Modern computers generally come with some ability to send spam. The only necessary ingredient is the list of addresses to target. Spammers obtain email addresses by a number of means: harvesting addresses from Usenet postings, DNS listings, or Web pages; guessing common names at known domains (known as a dictionary attack); and "e-pending" or searching for email addresses corresponding to specific persons, such as residents in an area. Many spammers utilize programs called web spiders to find email addresses on web pages, although it is possible to fool the web spider by substituting the "@" symbol with another symbol, for example "#", while posting an email address. As a result, users have to waste their valuable time to delete spam emails. Moreover, because spam emails can fill up the storage space of a file server quickly, they could cause a very severe problem for many websites with thousands of users.

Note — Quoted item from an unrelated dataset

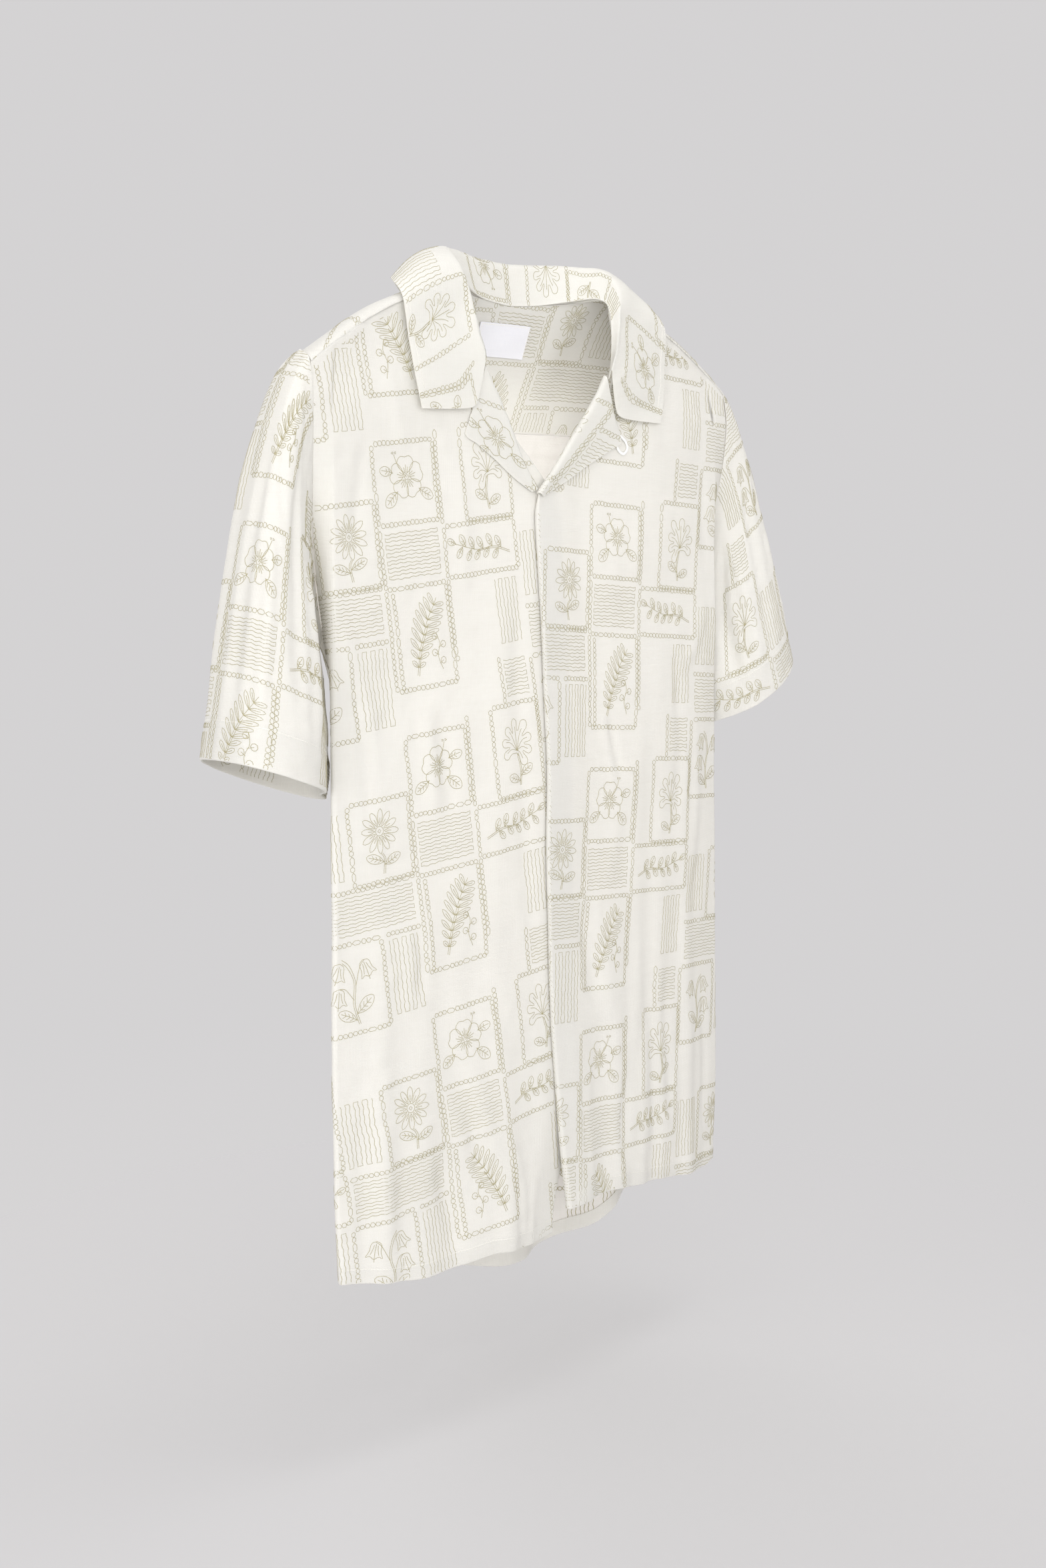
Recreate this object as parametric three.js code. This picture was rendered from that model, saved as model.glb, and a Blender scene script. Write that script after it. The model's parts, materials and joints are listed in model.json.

Currently, much work on spam email filtering has been done using the techniques such as decision trees, Naive Bayesian classifiers, neural networks, etc. To address the problem of growing volumes of unsolicited emails, many different methods for email filtering are being deployed in many commercial products. We constructed a framework for efficient email filtering using ontology. Ontologies allow for machine-understandable semantics of data, so it can be used in any system. It is important to share the information with each other for more effective spam filtering. Thus, it is necessary to build ontology and a framework for efficient email filtering. Using ontology that is specially designed to filter spam, bunch of unsolicited bulk email could be filtered out on the system. We used Waikato Environment for Knowledge Analysis (Weka) explorer, and Jena to make ontology based on sample dataset.

Figure1. SPONGY Architecture

Emails can be classified using different methods. Different people or email agents may maintain their own personal email classifiers and rules. The problem of spam filtering is not a new one and there are already a dozen different approaches to the problem that have been implemented. The problem was more specific to areas like artificial intelligence and machine learning. Several implementations had various trade-offs, difference performance metrics, and different classification efficiencies. The techniques such as decision trees, Naive Bayesian classifiers, and Neural Networks had various classification efficiencies.
Figure 1 shows our framework to filter spam. The training dataset is the set of email that gives us a classification result. The test data is actually the email will run through our system which we test to see if classified correctly as spam or not. This will be an ongoing test process and so, the test data is not finite because of the learning procedure, the test data will sometimes merge with the training data. The training dataset was used as input to J48 classification. To do that, the training dataset should be modified as a compatible input format. After J48 classification procedure, classification result was created.
To query the test email in Jena, an ontology should be created based on the classification result. To create ontology, an ontology language was required. RDF was used to create an ontology. The classification result in the form of RDF file format was inputted to Jena, and inputted RDF was deployed through Jena, finally, an ontology was created. Ontology generated in the form of RDF data model is the base on which the incoming mail is checked for its legitimacy. Depending upon the assertions that we can conclude from the outputs of Jena, the email can be defined as spam or otherwise. The email is actually the email in the format that Jena will take in (i.e. in a CSV format) and will run through the ontology that will result in spam or not spam.
SPONGY system updates periodically the dataset with the emails classified as spam when user spam report is requested. Then, modified training dataset is inputted to WEKA to get a new classification result. Based on the classification result, we can get new ontology, which can be used as a second spam filter. Through this procedure, the number of ontology will be increased. Finally, this spam filtering ontology will be customized for each user. User customized ontology filter would be different with each other depending on each user’ background, preference, hobby, etc. That means one email might be spam for person A, but not for person B. SPONGY system provides evolving spam filter based on user’s preference, so user can get better spam filtering result.
The input to the system mainly is the training dataset and then the test email. The test email is the first set of emails that the system will classify and learn and after a certain time, the system will take a variety of emails as input to be filtered as a spam or not. The training dataset which we used, which had classification values for features on the basis of which the decision tree will classify, will first be given to get the same. The classification results need to be converted to an ontology. The decision result which we obtained J48 classification was mapped into RDF file. This was given as an input to Jena which then mapped the ontology for us. This ontology enabled us to decide the way different headers and the data inside the email are linked based upon the word frequencies of each words or characters in the dataset. The mapping also enabled us to obtain assertions about the legitimacy and non-legitimacy of the emails. The next part was using this ontology to decide whether a new email is a spam or not. This required querying of the obtained ontology which was again done through Jena. The output obtained after querying was the decision that the new email is a spam or not.
The primary way where user can let the system know would be through a GUI or a command line input with a simple ‘yes’ or ‘no’. This would all be a part of a full fledged working system as opposed to our prototype which is a basic research model.